Configure number of stamps to keep:

let options = (&db, "vec", Version::TWO)
    .into()
    .with_saved_stamped_changes(10);  // Keep last 10 stamps
let vec = BytesVec::import_with(options)?;

When To Use

Perfect for:

  • Storing large Vecs persistently on disk
  • Append-only or append-mostly workloads
  • High-speed sequential reads
  • High-speed random reads (improved with ZeroCopyVec)
  • Space-efficient storage for numeric time series (improved with PcoVec)
  • Sparse deletions without reindexing
  • Lightweight rollback without full snapshots
  • Derived computations stored on disk (with EagerVec)

Not ideal for:

  • Heavy random write workloads
  • Frequent insertions in the middle
  • Variable-length data (strings, nested vectors)
  • ACID transaction requirements
  • Key-value lookups (use a proper key-value store)

Feature Flags

No features are enabled by default.
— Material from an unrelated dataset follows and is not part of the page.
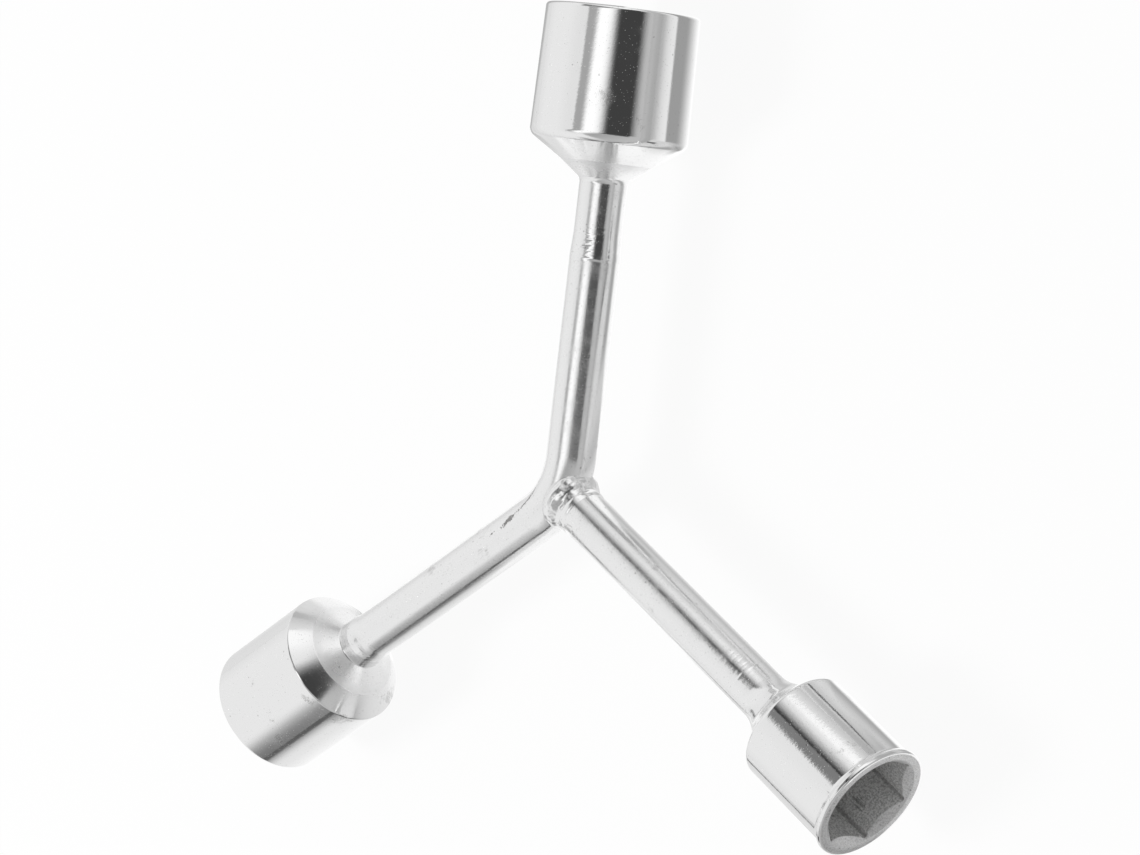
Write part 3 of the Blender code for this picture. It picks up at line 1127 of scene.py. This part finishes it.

Enable only what you need:

cargo add vecdb  # BytesVec only, no compression or optional features

Available features:

  • pco - Pcodec compression support (PcoVec)
  • zerocopy - Zero-copy mmap access (ZeroCopyVec)
  • lz4 - LZ4 compression support (LZ4Vec)
  • zstd - Zstd compression support (ZstdVec)
  • derive - Derive macros for Bytes and Pco traits
  • serde - Serde serialization support
  • serde_json - JSON output using serde_json
  • sonic-rs - Faster JSON using sonic-rs

With Pcodec compression:

cargo add vecdb --features pco,derive

With all compression formats:

cargo add vecdb --features pco,zerocopy,lz4,zstd,derive

Examples

Comprehensive examples in examples/:

Run examples:

cargo run --example zerocopy --features zerocopy
cargo run --example pcodec --features pco

Performance

See vecdb_bench for detailed benchmarks.

vecdb is significantly faster than general-purpose embedded databases for fixed-size data workloads.